EXERCISE DETAILS: Only the lines from the one containing "obj.parent = empty" through the end of the material are to be echoed, each exactly as it appears.

DATA SHOWN:
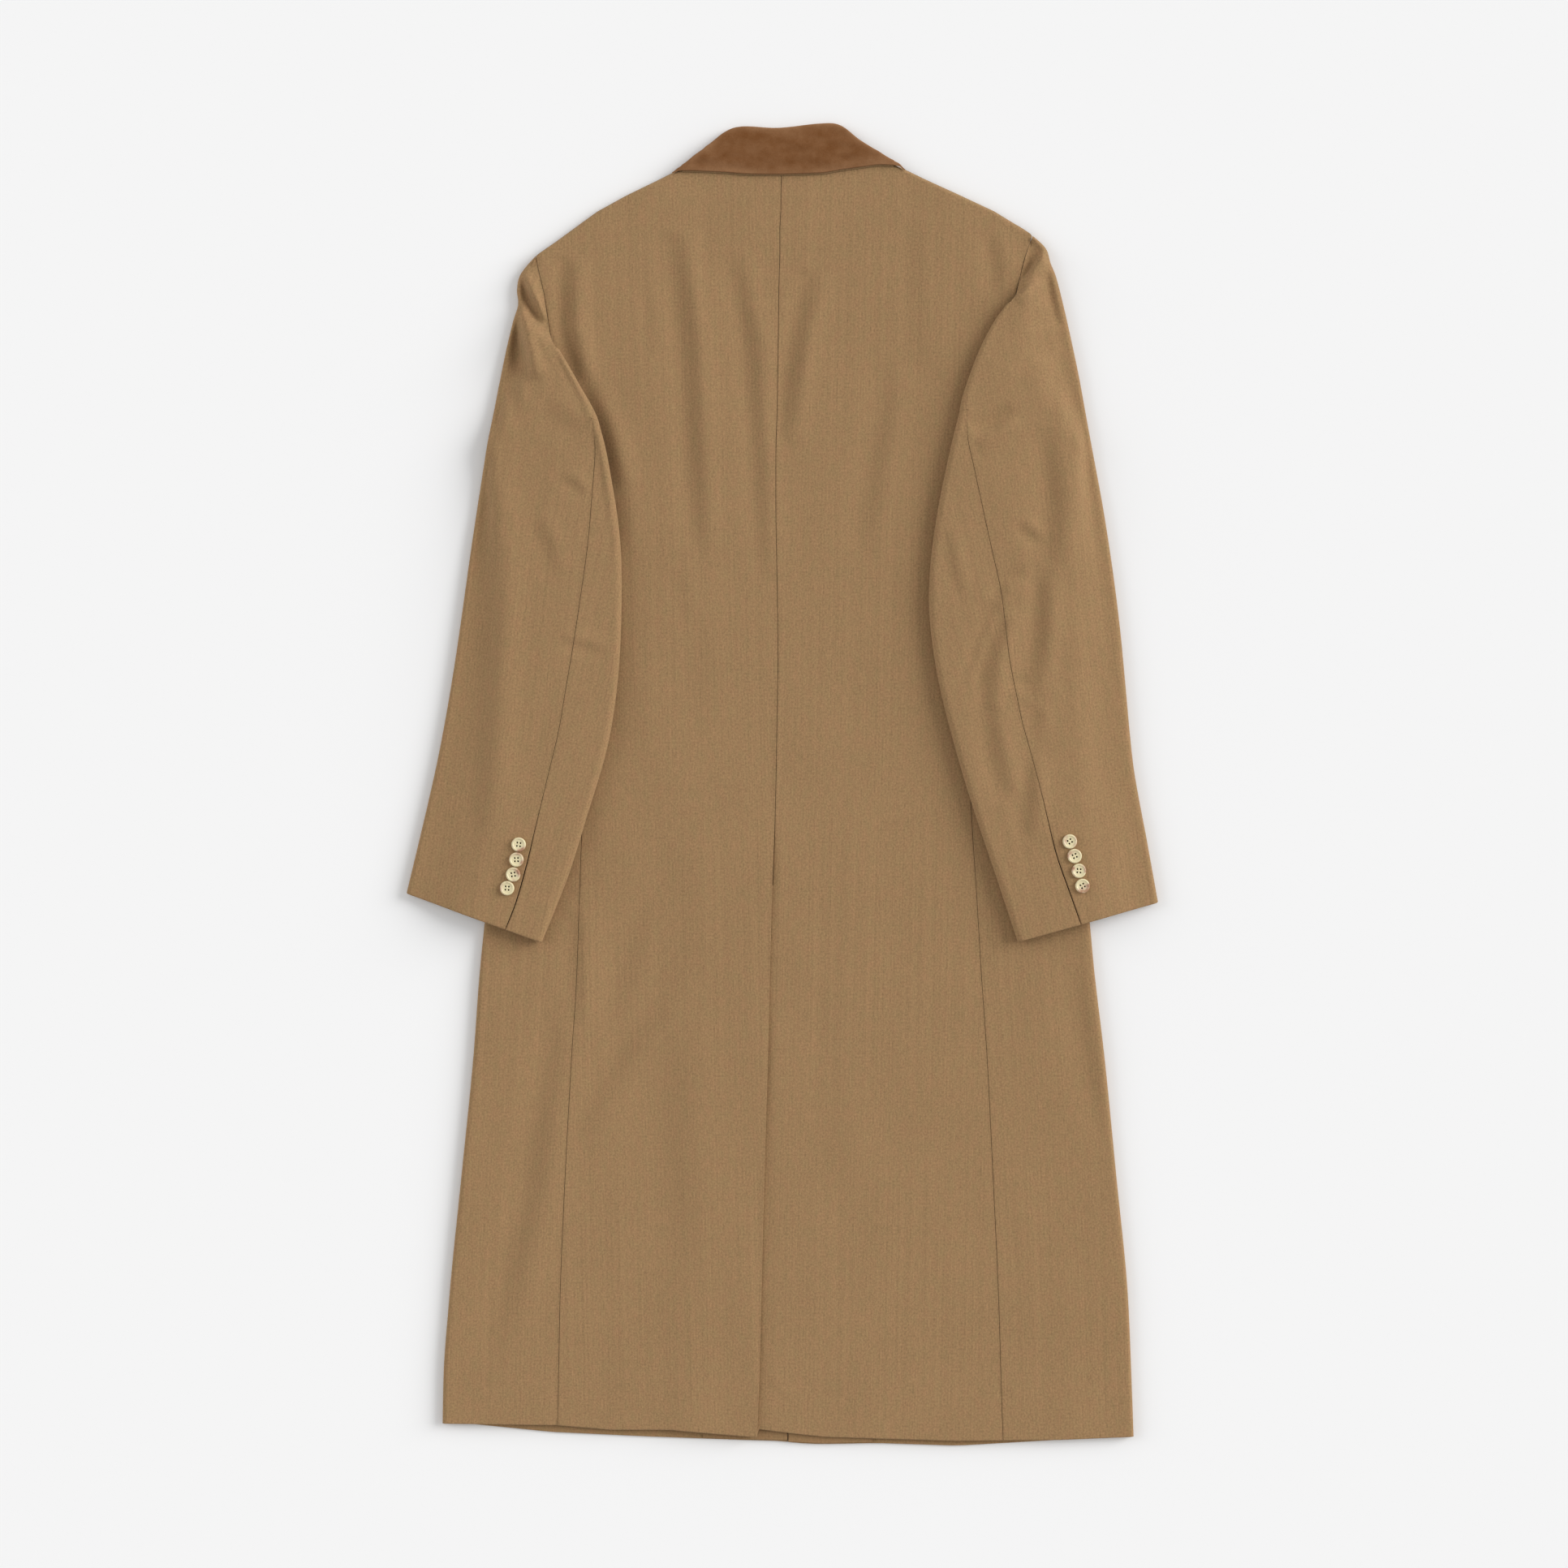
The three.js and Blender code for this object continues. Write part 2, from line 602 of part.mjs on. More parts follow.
const sleevePoint = (section, [s, z]) => {
  const p = section.point(s);
  return new THREE.Vector3(p.x, p.y, z);
};

const sleeveSections = (side, rows, elbowSeam, crossing, last) => {
  const stations = [];
  for (let station = 0; station < SEAM_STATION; station += 0.5) stations.push(station);
  for (let station = SEAM_STATION; station <= last; station++) stations.push(station);
  return stations.map((station) => sleeveStation(side, rows, elbowSeam, crossing, station));
};

// Top sleeve: from the seam below, round the outer contour and over to the elbow seam.
// Between the elbow seam's top and the armhole it also turns round the inner fold.
function topSleeve(side, rows, elbowSeam, crossing) {
  const sections = sleeveSections(side, rows, elbowSeam, crossing, LAST_STATION);
  const counts = { below: 2, arc: 3, above: 12, fold: 3, under: 2 };
  const outer = [];
  const inner = [];
  for (const section of sections) {
    const { station, width, low, high } = section;
    const radius = outerRadius(section);
    const floor = station > SEAM_STATION ? () => SLEEVE_FLOOR_GAP : low;
    const below = spread(counts.below, lowerSeam(section) - 2 * HIDDEN_GAP, radius).map((s) => [s, floor(s)]);
    const arc = foldArc(counts.arc, 0, radius, floor(radius), high(radius), 1);
    const pastFold = station >= SEAM_STATION && station < crossing - 0.5;
    const turned = width - foldRadius(section);
    let end = upperSeam(section) - HALF_GAP;
    if (station > SEAM_STATION) end = pastFold ? turned : width - HIDDEN_GAP;
    const above = spread(counts.above, radius, end).map((s) => [s, high(s)]);
    const path = [...below, ...arc, ...above];
    if (pastFold) {
      path.push(...foldArc(counts.fold, width, -foldRadius(section), low(turned), high(turned), 1).reverse());
      path.push(...spread(counts.under, turned, turned - UNDERLAY_WIDTH).map((s) => [s, low(s)]));
    }
    const lining = inset(path, WALL, -1);
    const whole = (points) => {
      const made = points.map((p) => sleevePoint(section, p));
      while (made.length < Object.values(counts).reduce((a, b) => a + b)) made.push(made[made.length - 1]);
      return made;
    };
    outer.push(whole(path));
    inner.push(whole(lining));
  }
  const firstFold = sections.findIndex((section) => section.station === SEAM_STATION);
  const lastFold = sections.findIndex((section) => section.station === crossing - 1);
  const plain = counts.below + counts.arc + counts.above - 1;
  return sheetGeometry(outer, inner, (i, j) => j < plain || (i >= firstFold && i < lastFold));
}

// Under sleeve: from the elbow seam round the inner fold to the forearm seam below.
function underSleeve(side, rows, elbowSeam, crossing) {
  const sections = sleeveSections(side, rows, elbowSeam, crossing, SEAM_STATION);
  const outer = [];
  const inner = [];
  for (const section of sections) {
    const { station, width, low, high } = section;
    const radius = foldRadius(section);
    const turned = width - radius;
    const path = [
      ...spread(3, upperSeam(section) + HALF_GAP, turned).map((s) => [s, high(s)]),
      ...foldArc(3, width, -radius, low(turned), high(turned), 1).reverse(),
      ...spread(6, turned, lowerSeam(section) + HIDDEN_GAP).map((s) => [s, low(s)]),
    ];
    const lowered = station === SEAM_STATION ? SEAM_GAP : 0;
    const made = (points) => points.map((p) => sleevePoint(section, p).sub(new THREE.Vector3(0, lowered, 0)));
    outer.push(made(path));
    inner.push(made(inset(path, WALL, -1)));
  }
  return sheetGeometry(outer, inner);
}

// A layer of the collar between two depths: the leaf on the back, over the fold line and down the stand.
function collarLayer(from, to, rim, [first, last]) {
  const allColumns = [];
  COLLAR_OUTLINE.forEach((row, k) => {
    allColumns.push(row.x);
    if (k < COLLAR_OUTLINE.length - 1) allColumns.push((row.x + COLLAR_OUTLINE[k + 1].x) / 2);
  });
  const columns = allColumns.filter((x) => x >= first && x <= last);
  const outer = [];
  const inner = [];
  for (const x of columns) {
    const station = COLLAR_OUTLINE.findIndex((row) => row.x >= x);
    const place = COLLAR_OUTLINE[station].x === x ? station : station - 0.5;
    const fold = smoothAt(COLLAR_OUTLINE, "fold", place);
    const edge = smoothAt(COLLAR_OUTLINE, "edge", place) - rim;
    const radius = Math.min(COLLAR_THICKNESS / 2, (fold - edge) * 0.45);
    const taper = Math.min(1, (fold - edge) / COLLAR_TAPER);
    const thickness = COLLAR_THICKNESS * taper;
    const neck = Math.min(NECK_SEAM, fold - radius - taper);
    const top = (y) => {
      const onBack = clearHeight(x, Math.min(y, COLLAR_REST)) - REST_GAP + SEAM_GAP + LEAF_LAYERS * taper;
      const atFold = SEAM_GAP + thickness;
      const past = Math.max(0, y - NECK_SEAM);
      return Math.max(atFold, onBack - 0.04 * past - 0.0035 * past ** 2);
    };
    const flatTop = top(fold - radius);
    const path = [
      ...spread(5, edge, fold - radius).map((y) => [y, top(y)]),
      ...foldArc(3, fold, -radius, flatTop - thickness, flatTop, 1).reverse(),
      ...spread(3, fold - radius, neck).map((y) => [y, top(y) - thickness]),
    ];
    const at = (points) => points.map(([y, z]) => new THREE.Vector3(x, y, z));
    outer.push(at(from ? inset(path, from * taper, -1) : path));
    inner.push(at(inset(path, to * taper, -1)));
  }
  return sheetGeometry(outer, inner);
}

// Front end of the collar, which lies flat under the coat beside the front's neck edge.
function collarEnd(side) {
  const sections = [NECK_POINT + 12, 520, COLLAR_END_TOP];
  const grid = (z) => sections.map((y) => {
    const share = (y - NECK_POINT) / (COLLAR_END_TOP - NECK_POINT);
    const inside = CENTRE_FRONT + side * NECK_OPENING * share;
    const outside = frontInside(side, y) - side * SEAM_GAP;
    return [outside, inside].map((x) => new THREE.Vector3(x, y, z));
  });
  return sheetGeometry(grid(WALL), grid(0));
}

const ring = (count, radius, x = 0, y = 0) => Array.from({ length: count }, (_, k) => {
  const angle = (2 * Math.PI * k) / count;
  return new THREE.Vector2(x + radius * Math.cos(angle), y + radius * Math.sin(angle));
});

// Four-hole button: a disc with chamfered edges, from its rear face up.
function buttonGeometry() {
  const outline = new THREE.Shape(ring(16, BUTTON_RADIUS - BUTTON_CHAMFER));
  for (const [sx, sy] of [[-1, -1], [1, -1], [1, 1], [-1, 1]]) {
    outline.holes.push(new THREE.Path(ring(5, BUTTON_HOLE, sx * BUTTON_HOLE_OFFSET, sy * BUTTON_HOLE_OFFSET)));
  }
  const geometry = new THREE.ExtrudeGeometry(outline, {
    depth: BUTTON_HEIGHT - 2 * BUTTON_CHAMFER,
    bevelSize: BUTTON_CHAMFER,
    bevelThickness: BUTTON_CHAMFER,
    bevelSegments: 1,
  });
  return geometry.translate(0, 0, BUTTON_CHAMFER);
}

const coat = new THREE.Group();

function addPiece(name, geometry, material) {
  geometry.computeVertexNormals();
  const mesh = new THREE.Mesh(geometry, material);
  mesh.name = name;
  coat.add(mesh);
  return mesh;
}

// Buttons stand on the sleeve below them, tilted as it is.
function addButtons(label, sleeve, places) {
  const caster = new THREE.Raycaster();
  places.forEach(({ x, y, turn }, k) => {
    caster.set(new THREE.Vector3(x, y, 100), new THREE.Vector3(0, 0, -1));
    const hit = caster.intersectObject(sleeve)[0];
    const button = addPiece(`button_${label}_${k + 1}`, buttonGeometry(), HORN);
    button.quaternion.setFromUnitVectors(new THREE.Vector3(0, 0, 1), hit.face.normal);
    button.rotateZ(THREE.MathUtils.degToRad(turn));
    button.position.copy(hit.point).addScaledVector(hit.face.normal, SEAM_GAP);
  });
}

const SIDES = [
  { label: "left", side: -1, rows: LEFT_SLEEVE, seam: LEFT_ELBOW_SEAM, crossing: 11, buttons: LEFT_BUTTONS },
  { label: "right", side: 1, rows: RIGHT_SLEEVE, seam: RIGHT_ELBOW_SEAM, crossing: 12, buttons: RIGHT_BUTTONS },
];

for (const { label, side, rows, seam, crossing, buttons } of SIDES) {
  addPiece(`front_${label}`, frontPanel(side), WOOL);
  addPiece(`facing_${label}`, facing(side), WOOL_INSIDE);
  addPiece(`back_${label}`, backPanel(side), WOOL);
  addPiece(`collar_end_${label}`, collarEnd(side), VELVET);
  const top = addPiece(`sleeve_${label}_top`, topSleeve(side, rows, seam, crossing), WOOL);
  addPiece(`sleeve_${label}_under`, underSleeve(side, rows, seam, crossing), WOOL);
  addButtons(label, top, buttons);
}
addPiece("collar", collarLayer(0, VELVET_WALL, 0, [-Infinity, Infinity]), VELVET);
addPiece("undercollar", collarLayer(VELVET_WALL + SEAM_GAP, LEAF_LAYERS, COLLAR_RIM, UNDERCOLLAR_SPAN), WOOL_INSIDE);

export default coat;
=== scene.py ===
import math

import bmesh
import bpy
import numpy as np
from mathutils import Matrix, Vector
from mathutils.bvhtree import BVHTree


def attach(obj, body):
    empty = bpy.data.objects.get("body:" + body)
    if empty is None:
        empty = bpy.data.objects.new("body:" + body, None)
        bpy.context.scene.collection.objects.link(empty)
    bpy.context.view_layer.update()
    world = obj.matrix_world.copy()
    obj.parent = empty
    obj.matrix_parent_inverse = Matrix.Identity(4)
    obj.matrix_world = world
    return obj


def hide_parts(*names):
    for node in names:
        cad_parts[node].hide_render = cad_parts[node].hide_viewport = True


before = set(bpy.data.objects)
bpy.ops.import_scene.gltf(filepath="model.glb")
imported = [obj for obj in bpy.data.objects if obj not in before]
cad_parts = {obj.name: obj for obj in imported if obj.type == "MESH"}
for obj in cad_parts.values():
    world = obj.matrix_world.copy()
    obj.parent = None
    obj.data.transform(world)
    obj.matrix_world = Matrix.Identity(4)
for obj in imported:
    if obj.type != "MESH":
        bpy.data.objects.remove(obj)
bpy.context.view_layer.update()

MM = 0.001

# Cloth and seams
WALL = 2.8
FACING_WALL = 1.3
VELVET_WALL = 1.6
UNDERCOLLAR_WALL = 1.2
SEAM_GAP = 0.3
HALF_GAP = SEAM_GAP / 2
HIDDEN_GAP = 0.45
REST_GAP = 0.5
REST_REACH = 12
SEAM_ROLL = 0.42
CENTRE_SEAM_ROLL = 0.58
CUFF_SEAM_ROLL = 0.85
CUFF_HALF_GAP = 0.45
CUFF_SEAM_START = 60
CUFF_SEAM_END = 150
SLEEVE_FOLD_DEPTH = 1.35
SLEEVE_CREASE_DEPTH = 1.7
BODY_FOLD_SHARPENING = 0.3
HEM_ROLL = 1.3
AWAY_FROM_SEAMS = 50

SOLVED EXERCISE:
    obj.parent = empty
    obj.matrix_parent_inverse = Matrix.Identity(4)
    obj.matrix_world = world
    return obj


def hide_parts(*names):
    for node in names:
        cad_parts[node].hide_render = cad_parts[node].hide_viewport = True


before = set(bpy.data.objects)
bpy.ops.import_scene.gltf(filepath="model.glb")
imported = [obj for obj in bpy.data.objects if obj not in before]
cad_parts = {obj.name: obj for obj in imported if obj.type == "MESH"}
for obj in cad_parts.values():
    world = obj.matrix_world.copy()
    obj.parent = None
    obj.data.transform(world)
    obj.matrix_world = Matrix.Identity(4)
for obj in imported:
    if obj.type != "MESH":
        bpy.data.objects.remove(obj)
bpy.context.view_layer.update()

MM = 0.001

# Cloth and seams
WALL = 2.8
FACING_WALL = 1.3
VELVET_WALL = 1.6
UNDERCOLLAR_WALL = 1.2
SEAM_GAP = 0.3
HALF_GAP = SEAM_GAP / 2
HIDDEN_GAP = 0.45
REST_GAP = 0.5
REST_REACH = 12
SEAM_ROLL = 0.42
CENTRE_SEAM_ROLL = 0.58
CUFF_SEAM_ROLL = 0.85
CUFF_HALF_GAP = 0.45
CUFF_SEAM_START = 60
CUFF_SEAM_END = 150
SLEEVE_FOLD_DEPTH = 1.35
SLEEVE_CREASE_DEPTH = 1.7
BODY_FOLD_SHARPENING = 0.3
HEM_ROLL = 1.3
AWAY_FROM_SEAMS = 50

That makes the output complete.